In March 1853, after sailing seven weeks straight from Nicaragua, 5 monkeys and 50 parrots reached San Francisco. Caged on the wharf, chattering and squawking, the animals likely drew a crowd. Perhaps some onlookers gathered to admire the parrots’ plumage, which added flashes of scarlet and lime-green to this spring day. Other folks may have expected the monkeys to put on a show, like the primates they knew from childhood circuses and stories.
The captive creatures wound up as pets and street attractions, meant to entertain San Francisco’s flood of newcomers, who came hoping to profit from the Gold Rush. Some monkeys sported blazers, cranked hand organs and—as one 19th-century newspaper put it—did “all the usual antics performed by monkeys.” Parrots mainly served as pets, so prized that lost birds were reported in classified ads—like a listing from one Mrs. Ross offering a $50 reward (about $1,900 today) for her missing parrot, Pretty Joey Ross.
New research has uncovered evidence of these animals, which were stolen from their wild habitats and hauled to San Francisco in the 1850s. Details on the importers are sparse, but some probably nabbed the creatures, opportunistically, as their ships ferried U.S. East Coasters around the southern landmasses, en route to San Francisco. Other enterprising merchants made trips especially for marketable goods—including live fauna—from Central and South America. To shed light on the animal trade, Cyler Conrad, an archaeologist at Los Alamos National Laboratory and the University of New Mexico, dug through archives of historical documents and archaeological finds. His findings, published in March in Ethnobiology Letters, detailed how city-dwellers used imported monkeys and parrots for amusement.

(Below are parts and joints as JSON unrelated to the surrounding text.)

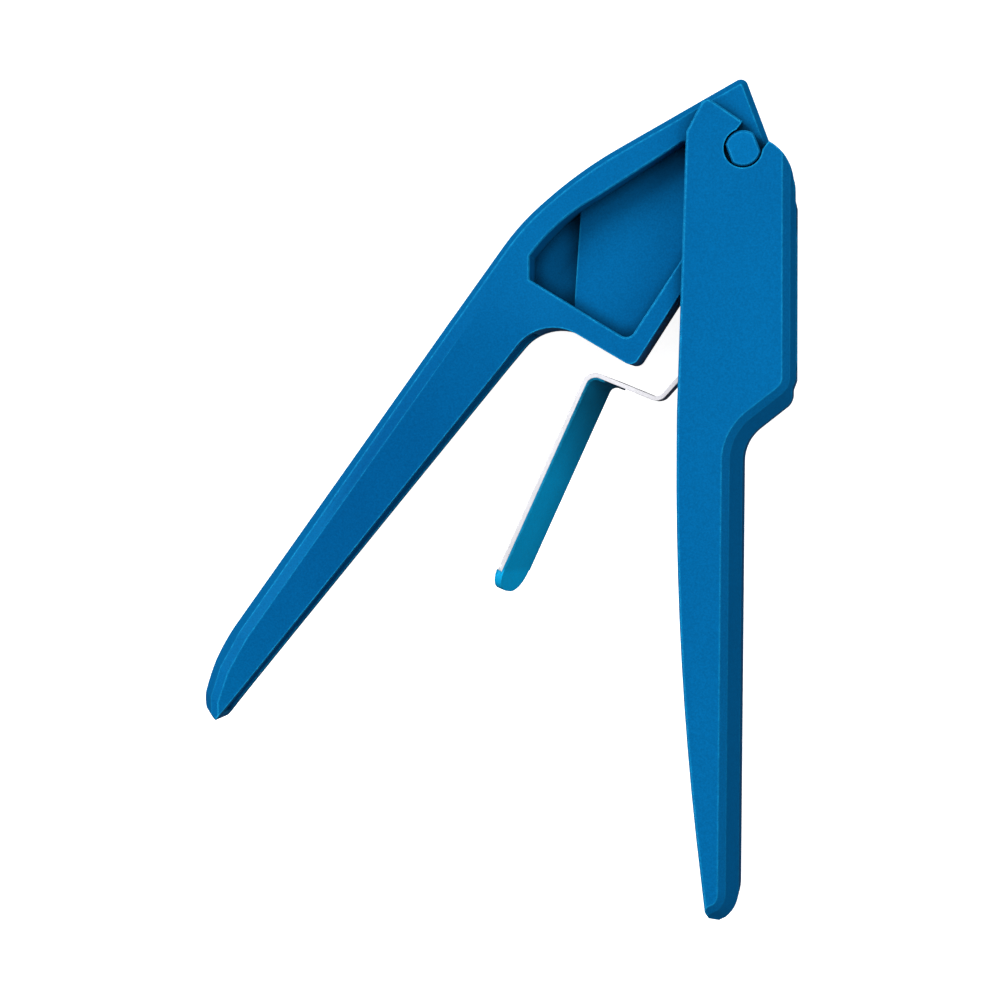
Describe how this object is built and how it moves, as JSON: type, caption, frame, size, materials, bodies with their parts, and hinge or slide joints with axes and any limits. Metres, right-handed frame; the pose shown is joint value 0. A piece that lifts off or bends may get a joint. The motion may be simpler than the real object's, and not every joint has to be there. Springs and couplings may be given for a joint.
{
  "type": "garlic press",
  "caption": "Hand-held garlic press lying open on its side: moulded handles on a quick-release hinge, plunger frame, chamber, and folded sieve strip that swings out as a lever.",
  "frame": {"origin": "centre of the footprint, on the surface the tool lies on", "axes": "+Z along the hinge axis, from the lower cheek to the upper one; +Y along the body handle, from its tip towards the hinge; +X from the press handle towards the back of the body handle"},
  "size_m": [0.1284, 0.1782, 0.026],
  "materials": {
    "handle_plastic": "fine satin moulding, opaque blue",
    "pin_plastic": "fine satin moulding, opaque blue",
    "sieve_steel": "bright stainless sheet",
    "facing_plastic": "smooth thin coating, opaque blue"
  },
  "bodies": {
    "body": {"body_handle": "handle_plastic"},
    "press": {"press_handle": "handle_plastic", "hinge_pin": "pin_plastic"},
    "sieve": {"sieve_insert": "sieve_steel", "lever_facing": "facing_plastic"}
  },
  "joints": [
    {"name": "press_hinge", "type": "hinge", "parent": "body", "child": "press", "pos_m": [0.05317, 0.07417, 0.013], "axis": [0, 0, 1], "range_deg": [-60, 32]},
    {"name": "sieve_swing", "type": "hinge", "parent": "body", "child": "sieve", "pos_m": [0.05317, 0.07417, 0.013], "axis": [0, 0, 1], "range_deg": [-42, 22.4]}
  ],
  "couplings": [
    {"joint": "sieve_swing", "follows": "press_hinge", "ratio": 0.7}
  ]
}
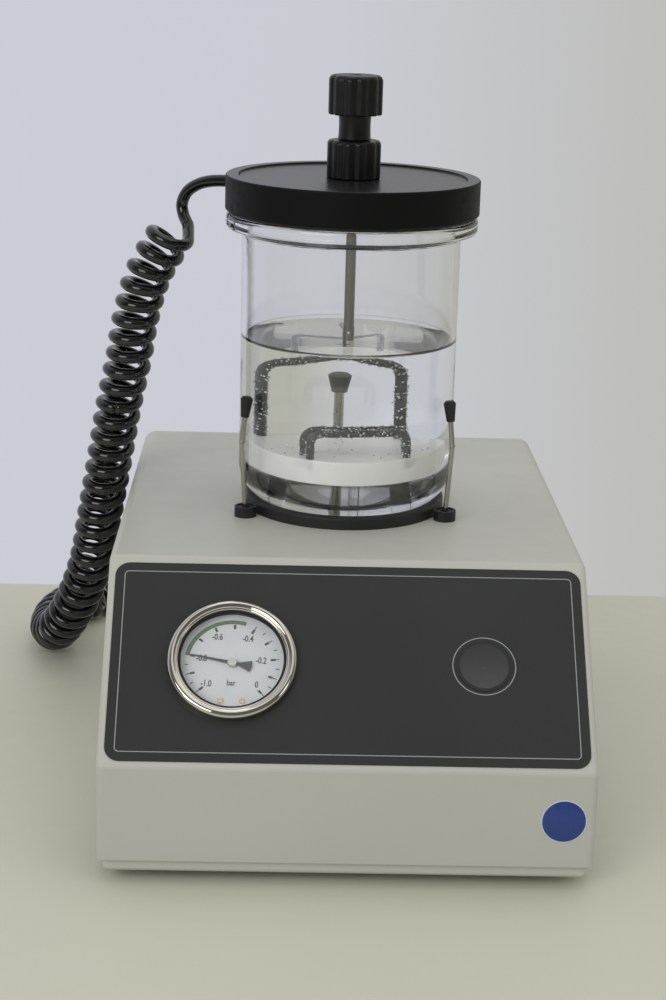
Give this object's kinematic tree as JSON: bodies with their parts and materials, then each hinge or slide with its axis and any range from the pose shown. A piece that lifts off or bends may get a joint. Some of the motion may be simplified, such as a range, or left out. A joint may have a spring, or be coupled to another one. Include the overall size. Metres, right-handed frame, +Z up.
{
  "type": "watch water resistance tester",
  "caption": "Bench vacuum tester for watches: a pump housing with a sloping gauge panel, a sprung-held glass water jar, a lid with a sliding rod and a curly hose.",
  "frame": {"origin": "on the table, under the middle of the housing and its rear hose fitting", "axes": "+Z up through the knob, +X to the right seen from the front, -Y towards the user and the gauge"},
  "size_m": [0.3378, 0.4371, 0.4026],
  "materials": {
    "housing_paint": "satin",
    "tray_paint": "satin",
    "rubber": "matt",
    "rubber_ring": "matt",
    "steel": "brushed",
    "foil": "satin",
    "gauge_chrome": "polished",
    "clear_glass": "clear",
    "dial_white": "matt",
    "brass": "machined",
    "needle_black": "matt",
    "black_plastic": "satin",
    "button_grey": "satin",
    "switch_blue": "satin",
    "plunger_red": "satin",
    "jar_clear": "clear",
    "plate_white": "translucent",
    "wire_black": "coated",
    "lid_black": "satin gloss",
    "gland_dark": "anodised",
    "hose_black": "glossy",
    "board_green": "satin",
    "transformer_grey": "laminated",
    "pump_alloy": "cast",
    "motor_grey": "satin",
    "pump_black": "satin",
    "tube_clear": "translucent"
  },
  "bodies": {
    "housing": {"housing_cover": "housing_paint", "base_tray": "tray_paint", "rubber_feet": "rubber", "cover_screws": "steel", "panel_foil": "foil", "gauge_case": "steel", "gauge_bezel": "gauge_chrome", "gauge_glass": "clear_glass", "gauge_dial": "dial_white", "dial_screws": "steel", "gauge_movement": "brass", "gauge_bourdon": "brass", "gauge_clamp": "steel", "clamp_nuts": "brass", "gauge_port": "brass", "button_cup": "black_plastic", "button_nut": "steel", "button_switch": "switch_blue", "jar_ring": "rubber_ring", "post_rods": "steel", "post_collars": "black_plastic", "post_tips": "rubber", "post_nuts": "steel", "rear_hose_fitting": "black_plastic", "hose_coil": "hose_black", "hose_lead_rear": "hose_black", "power_inlet": "black_plastic", "inlet_pins": "steel", "switch_frame": "black_plastic", "power_board": "board_green", "transformer": "transformer_grey", "pump_mounts": "rubber", "pump_crankcase": "pump_alloy", "pump_motor": "motor_grey", "pump_con_rod": "pump_black", "pump_head": "pump_black", "vent_valve": "brass", "manifold": "pump_alloy", "air_tubes": "tube_clear"},
    "needle": {"gauge_needle": "needle_black", "needle_hub": "steel"},
    "button": {"button_cap": "button_grey", "switch_plunger": "plunger_red"},
    "rocker": {"switch_rocker": "black_plastic"},
    "rotor": {"pump_rotor": "steel"},
    "jar": {"jar_glass": "jar_clear"},
    "holder": {"holder_plate": "plate_white", "cradle_wires": "wire_black", "holder_bail": "wire_black"},
    "lid": {"lid_plate": "lid_black", "lid_gasket": "rubber", "lid_hose_fitting": "black_plastic", "gland_body": "gland_dark", "gland_seal": "rubber", "gland_lock_nut": "gland_dark", "hose_lead_top": "hose_black"},
    "nut": {"gland_nut": "lid_black"},
    "rod": {"lift_rod": "steel", "rod_tip": "steel", "rod_knob": "lid_black"}
  },
  "joints": [
    {"name": "needle_turn", "type": "hinge", "parent": "housing", "child": "needle", "pos_m": [-0.0615, -0.15043, 0.10829], "axis": [0, -0.6884, 0.7254], "range_deg": [-213.5, 56.5]},
    {"name": "button_press", "type": "slide", "parent": "housing", "child": "button", "axis": [0, 0.6884, -0.7254], "range_m": [0, 0.0015], "stiffness_N_per_m": 1000, "springref_m": -0.0005},
    {"name": "rocker_tilt", "type": "hinge", "parent": "housing", "child": "rocker", "pos_m": [0.025, 0.1765, 0.06], "axis": [-1, 0, 0], "range_deg": [0, 20]},
    {"name": "pump_turn", "type": "hinge", "parent": "housing", "child": "rotor", "pos_m": [0.065, 0.06, 0.051], "axis": [0, 1, 0], "continuous": true},
    {"name": "jar_lift", "type": "slide", "parent": "housing", "child": "jar", "axis": [0, 0, 1], "range_m": [0, 0.08]},
    {"name": "holder_lift", "type": "slide", "parent": "jar", "child": "holder", "axis": [0, 0, 1], "range_m": [0, 0.05]},
    {"name": "lid_lift", "type": "slide", "parent": "jar", "child": "lid", "axis": [0, 0, 1], "range_m": [0, 0.1]},
    {"name": "gland_turn", "type": "hinge", "parent": "lid", "child": "nut", "pos_m": [0, 0.00803, 0.35], "axis": [0, 0, 1], "range_deg": [0, 270]},
    {"name": "rod_slide", "type": "slide", "parent": "lid", "child": "rod", "axis": [0, 0, 1], "range_m": [0, 0.059]}
  ]
}
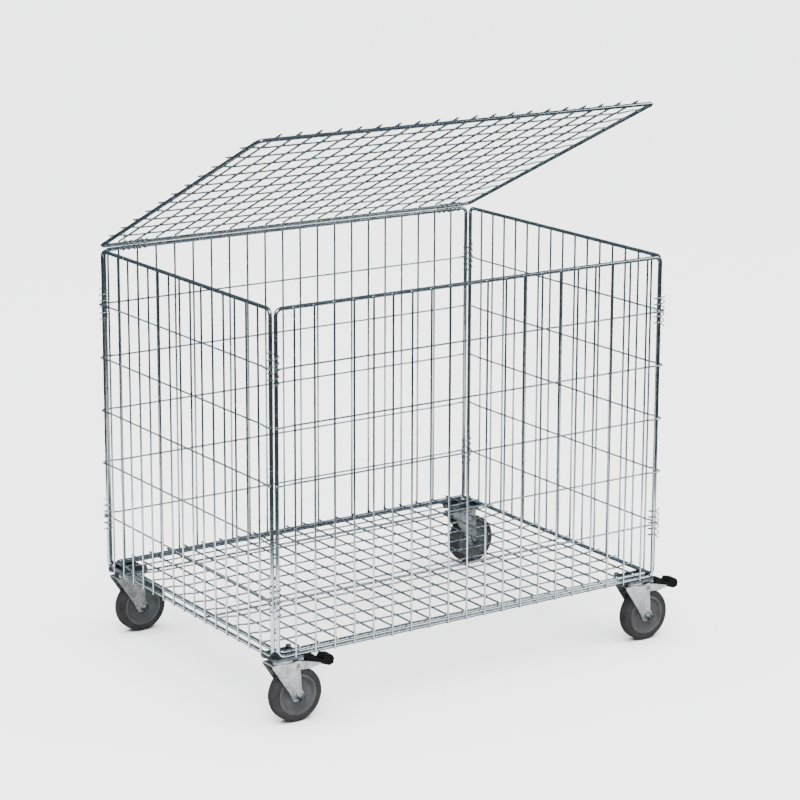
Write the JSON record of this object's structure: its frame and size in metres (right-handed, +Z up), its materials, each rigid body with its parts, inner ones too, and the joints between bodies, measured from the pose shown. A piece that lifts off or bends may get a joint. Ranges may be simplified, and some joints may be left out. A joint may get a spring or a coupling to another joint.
{
  "type": "roll cage container",
  "caption": "Wire-mesh container on swivel casters, with a coil-hinged mesh lid and foot brakes on the front casters.",
  "frame": {"origin": "on the ground under the middle of the container", "axes": "+X along the front from left to right, +Y from the front to the back, +Z up"},
  "size_m": [1.145, 0.7932, 1.2947],
  "materials": {
    "zinc_frame": "bright zinc plating, cold blue-grey, satin",
    "zinc_mesh": "bright zinc plating on drawn wire",
    "coil_wire": "bright zinc plating on spring wire",
    "zinc_plate": "zinc-plated pressed steel",
    "zinc_fork": "mottled zinc-plated pressed steel",
    "fastener_steel": "bright zinc-plated hardware",
    "ball_steel": "polished bearing steel, greased",
    "hub_plastic": "matt mid-grey moulded plastic",
    "tyre_rubber": "dark grey solid rubber",
    "cap_plastic": "matt black moulded plastic"
  },
  "bodies": {
    "root": {"front_frame": "zinc_frame", "front_upright_bars": "zinc_mesh", "front_cross_wires": "zinc_mesh", "back_frame": "zinc_frame", "back_upright_bars": "zinc_mesh", "back_cross_wires": "zinc_mesh", "left_frame": "zinc_frame", "left_upright_bars": "zinc_mesh", "left_cross_wires": "zinc_mesh", "right_frame": "zinc_frame", "right_upright_bars": "zinc_mesh", "right_cross_wires": "zinc_mesh", "floor_frame": "zinc_frame", "floor_bars": "zinc_mesh", "floor_cross_wires": "zinc_mesh", "floor_stiffeners": "zinc_mesh", "corner_coils": "coil_wire", "hinge_coils": "coil_wire", "mounting_plates": "zinc_plate", "swivel_balls": "ball_steel", "kingpins": "fastener_steel", "plate_bolts": "fastener_steel", "plate_nuts": "fastener_steel", "top_plate_fl": "zinc_plate", "top_plate_fr": "zinc_plate", "top_plate_bl": "zinc_plate", "top_plate_br": "zinc_plate"},
    "lid": {"lid_frame": "zinc_frame", "lid_bars": "zinc_mesh", "lid_cross_wires": "zinc_mesh"},
    "swivel_fl": {"fork_fl": "zinc_fork", "axle_bolt_fl": "fastener_steel", "axle_nut_fl": "fastener_steel", "axle_sleeve_fl": "fastener_steel", "pedal_rivet_fl": "fastener_steel"},
    "wheel_fl": {"hub_fl": "hub_plastic", "tyre_fl": "tyre_rubber"},
    "brake_fl": {"pedal_fl": "zinc_fork", "pedal_cap_fl": "cap_plastic"},
    "swivel_fr": {"fork_fr": "zinc_fork", "axle_bolt_fr": "fastener_steel", "axle_nut_fr": "fastener_steel", "axle_sleeve_fr": "fastener_steel", "pedal_rivet_fr": "fastener_steel"},
    "wheel_fr": {"hub_fr": "hub_plastic", "tyre_fr": "tyre_rubber"},
    "brake_fr": {"pedal_fr": "zinc_fork", "pedal_cap_fr": "cap_plastic"},
    "swivel_bl": {"fork_bl": "zinc_fork", "axle_bolt_bl": "fastener_steel", "axle_nut_bl": "fastener_steel", "axle_sleeve_bl": "fastener_steel"},
    "wheel_bl": {"hub_bl": "hub_plastic", "tyre_bl": "tyre_rubber"},
    "swivel_br": {"fork_br": "zinc_fork", "axle_bolt_br": "fastener_steel", "axle_nut_br": "fastener_steel", "axle_sleeve_br": "fastener_steel"},
    "wheel_br": {"hub_br": "hub_plastic", "tyre_br": "tyre_rubber"}
  },
  "joints": [
    {"name": "lid_hinge", "type": "hinge", "parent": "root", "child": "lid", "pos_m": [0, 0.386, 0.9425], "axis": [-1, 0, 0], "range_deg": [-25.1, 104.9]},
    {"name": "swivel_turn_fl", "type": "hinge", "parent": "root", "child": "swivel_fl", "pos_m": [-0.487, -0.355, 0.149], "axis": [0, 0, 1], "continuous": true},
    {"name": "wheel_spin_fl", "type": "hinge", "parent": "swivel_fl", "child": "wheel_fl", "pos_m": [-0.4564, -0.355, 0.0625], "axis": [0, 1, 0], "continuous": true},
    {"name": "brake_press_fl", "type": "hinge", "parent": "swivel_fl", "child": "brake_fl", "pos_m": [-0.46, -0.355, 0.1325], "axis": [0, 1, 0], "range_deg": [0, 10]},
    {"name": "swivel_turn_fr", "type": "hinge", "parent": "root", "child": "swivel_fr", "pos_m": [0.487, -0.355, 0.149], "axis": [0, 0, 1], "continuous": true},
    {"name": "wheel_spin_fr", "type": "hinge", "parent": "swivel_fr", "child": "wheel_fr", "pos_m": [0.5176, -0.355, 0.0625], "axis": [0, 1, 0], "continuous": true},
    {"name": "brake_press_fr", "type": "hinge", "parent": "swivel_fr", "child": "brake_fr", "pos_m": [0.514, -0.355, 0.1325], "axis": [0, 1, 0], "range_deg": [0, 10]},
    {"name": "swivel_turn_bl", "type": "hinge", "parent": "root", "child": "swivel_bl", "pos_m": [-0.487, 0.355, 0.149], "axis": [0, 0, 1], "continuous": true},
    {"name": "wheel_spin_bl", "type": "hinge", "parent": "swivel_bl", "child": "wheel_bl", "pos_m": [-0.4564, 0.355, 0.0625], "axis": [0, 1, 0], "continuous": true},
    {"name": "swivel_turn_br", "type": "hinge", "parent": "root", "child": "swivel_br", "pos_m": [0.487, 0.355, 0.149], "axis": [0, 0, 1], "continuous": true},
    {"name": "wheel_spin_br", "type": "hinge", "parent": "swivel_br", "child": "wheel_br", "pos_m": [0.5176, 0.355, 0.0625], "axis": [0, 1, 0], "continuous": true}
  ]
}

These unwitting pets now join a growing list of animals affected by the Gold Rush. The list includes Tule elk, a species only found in California that miners hunted from abundance to near extinction. Fewer than 30 elk remained in 1895, and thanks to later laws the population has climbed back to around 5,700 individuals today. Also among the animal causalities, giant tortoises captured live in the Galapagos Islands were shipped to San Francisco and cooked into steaks, stews and pies. At the time, the tortoise numbers were already dangerously low due to whalers’ appetites earlier that century. The Gold Rush demand for tortoise meat pushed the creatures closer to the brink; today they remain on the IUCN Red List of Threatened Species. By adding these animals to Gold Rush history, Conrad and others are rendering a fuller—and grimmer—picture of both the period’s ethos and its ecological toll.